On the subject of fuel, it is wise to make sure your car is dyno’d with the fuel you normally run. On an initial run for a carb, you may find you will have to change float levels at the race track after your trip to the dyno to deal with cornering flat spots. This will affect you mixtures to an extent.

Points one and two of the previous statement relates to the weather, or more specifically, air density. Most of the front guys, when they dyno their car, tend to have at least an air density gauge with them. Some guys will run their own lambda sensors in the exhaust. Peak hp readings will be taken after final jetting/tuning. Lambda (or CO) readings along with the air density readings will also be taken down.
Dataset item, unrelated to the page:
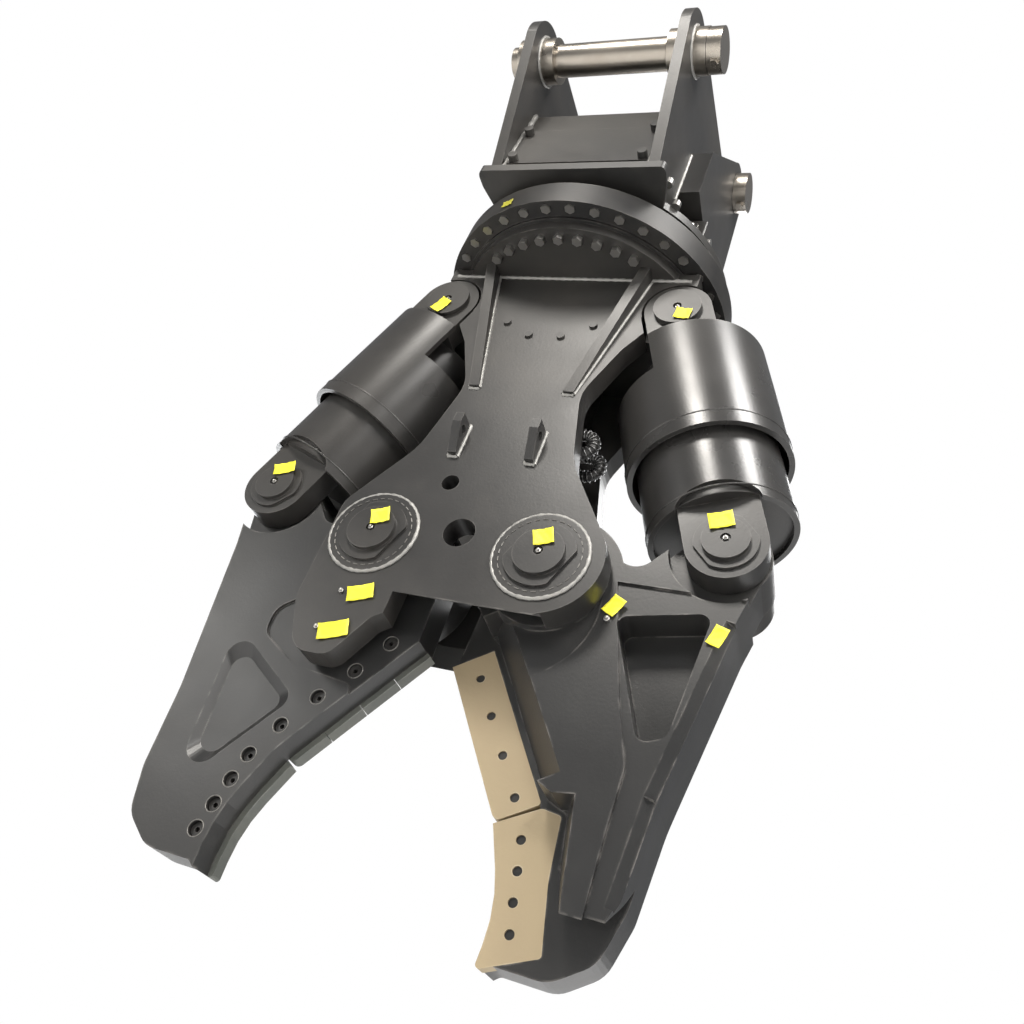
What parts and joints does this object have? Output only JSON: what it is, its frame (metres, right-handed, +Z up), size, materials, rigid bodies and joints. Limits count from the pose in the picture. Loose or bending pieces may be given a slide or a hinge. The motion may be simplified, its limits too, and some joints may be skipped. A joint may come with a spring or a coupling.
{
  "type": "excavator shear",
  "caption": "Hydraulic demolition shear for an excavator with a pin-on bracket, slewing ring, plated frame and independently driven jaws closed by guarded cylinders.",
  "frame": {"origin": "centre of the stick pin, midway between the stick bushes", "axes": "+X along the pins to the right, +Y from the stick pin towards the link pin, +Z up away from the jaws"},
  "size_m": [1.2508, 0.8549, 2.2117],
  "materials": {
    "paint": "satin dark grey paint",
    "dark_paint": "satin black paint",
    "bright_steel": "turned steel",
    "chrome": "hard chrome",
    "blade_steel": "primed blade steel, beige",
    "rubber": "hydraulic hose",
    "bearing": "bronze guide pad"
  },
  "bodies": {
    "bracket": {"base_plate": "paint", "ear_left": "paint", "ear_right": "paint", "front_wall": "paint", "rear_wall": "paint", "cover_plate": "paint", "cover_bolts": "dark_paint", "stick_bushes": "bright_steel", "link_bosses": "paint", "slew_ring_outer": "dark_paint", "outer_ring_bolts": "bright_steel", "slew_motor": "dark_paint", "rotary_joint": "dark_paint", "port_block": "bright_steel"},
    "stick_pin": {"stick_pin": "bright_steel", "stick_pin_lock": "bright_steel"},
    "link_pin": {"link_pin": "bright_steel", "link_pin_lock": "bright_steel"},
    "frame": {"slew_ring_inner": "dark_paint", "inner_ring_bolts": "bright_steel", "top_flange": "paint", "front_plate": "paint", "back_plate": "paint", "spine": "dark_paint", "cylinder_lugs": "paint", "ribs": "paint", "lifting_lugs": "paint", "face_screws": "dark_paint", "main_pins": "bright_steel", "pin_base_rings": "paint", "pin_caps": "paint", "frame_nipples": "bright_steel", "guide_pads": "bearing", "hoses": "rubber"},
    "barrel_left": {"barrel_left": "paint", "barrel_guard_left": "paint", "gland_left": "bright_steel", "upper_pin_left": "paint"},
    "rod_left": {"piston_rod_left": "chrome", "rod_fork_left": "paint", "rod_guard_left": "paint", "rod_pin_left": "paint"},
    "jaw_left": {"jaw_left": "paint", "upper_blade_left": "paint", "lower_blade_left": "paint", "blade_bolts_left": "dark_paint", "jaw_bush_left": "bright_steel"},
    "barrel_right": {"barrel_right": "paint", "barrel_guard_right": "paint", "gland_right": "bright_steel", "upper_pin_right": "paint"},
    "rod_right": {"piston_rod_right": "chrome", "rod_fork_right": "paint", "rod_guard_right": "paint", "rod_pin_right": "paint"},
    "jaw_right": {"jaw_right": "paint", "upper_blade_right": "blade_steel", "lower_blade_right": "blade_steel", "blade_bolts_right": "dark_paint", "jaw_bush_right": "bright_steel"}
  },
  "joints": [
    {"name": "slew", "type": "hinge", "parent": "bracket", "child": "frame", "pos_m": [0, 0.398, -0.5], "axis": [0, 0, 1], "continuous": true},
    {"name": "stick_pin_slide", "type": "slide", "parent": "bracket", "child": "stick_pin", "axis": [1, 0, 0], "range_m": [0, 0.82]},
    {"name": "link_pin_slide", "type": "slide", "parent": "bracket", "child": "link_pin", "axis": [1, 0, 0], "range_m": [0, 0.9]},
    {"name": "jaw_left_close", "type": "hinge", "parent": "frame", "child": "jaw_left", "pos_m": [-0.185, 0.398, -1.355], "axis": [0, -1, 0], "range_deg": [0, 28]},
    {"name": "barrel_left_swing", "type": "hinge", "parent": "frame", "child": "barrel_left", "pos_m": [-0.289, 0.398, -0.655], "axis": [0, -1, 0], "range_deg": [0, 3]},
    {"name": "rod_left_slide", "type": "slide", "parent": "barrel_left", "child": "rod_left", "axis": [-0.3582, 0, -0.9336], "range_m": [0, 0.167]},
    {"name": "jaw_right_close", "type": "hinge", "parent": "frame", "child": "jaw_right", "pos_m": [0.185, 0.398, -1.355], "axis": [0, 1, 0], "range_deg": [0, 28]},
    {"name": "barrel_right_swing", "type": "hinge", "parent": "frame", "child": "barrel_right", "pos_m": [0.289, 0.398, -0.655], "axis": [0, 1, 0], "range_deg": [0, 3]},
    {"name": "rod_right_slide", "type": "slide", "parent": "barrel_right", "child": "rod_right", "axis": [0.3582, 0, -0.9336], "range_m": [0, 0.167]}
  ],
  "couplings": [
    {"joint": "barrel_left_swing", "follows": "jaw_left_close", "ratio": 0.1035},
    {"joint": "rod_left_slide", "follows": "jaw_left_close", "m_per_rad": 0.33825},
    {"joint": "barrel_right_swing", "follows": "jaw_right_close", "ratio": 0.1035},
    {"joint": "rod_right_slide", "follows": "jaw_right_close", "m_per_rad": 0.33825}
  ]
}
At the racetrack, as the air density changes, calculations will be made to the jetted carb depending on what you have weather-wise on the given day. Sometimes these changes may be in the region of .025mm to .05mm. That sort of sums up the first three statements in that the h.p readings given are only a snapshot of the conditions of that time, but can be of great value at the racetrack if used correctly. I could spend time talking about jetting the pilot circuit, the main circuit, the air correction circuit, or why cars foul plugs in the pit or at Wakefield.

I could go on about what a difficult carb we run, and how the restrictor plate leans off mixtures on throttle opening leading to the reason of fouling plugs.

But I may leave that for another time. See you at the track.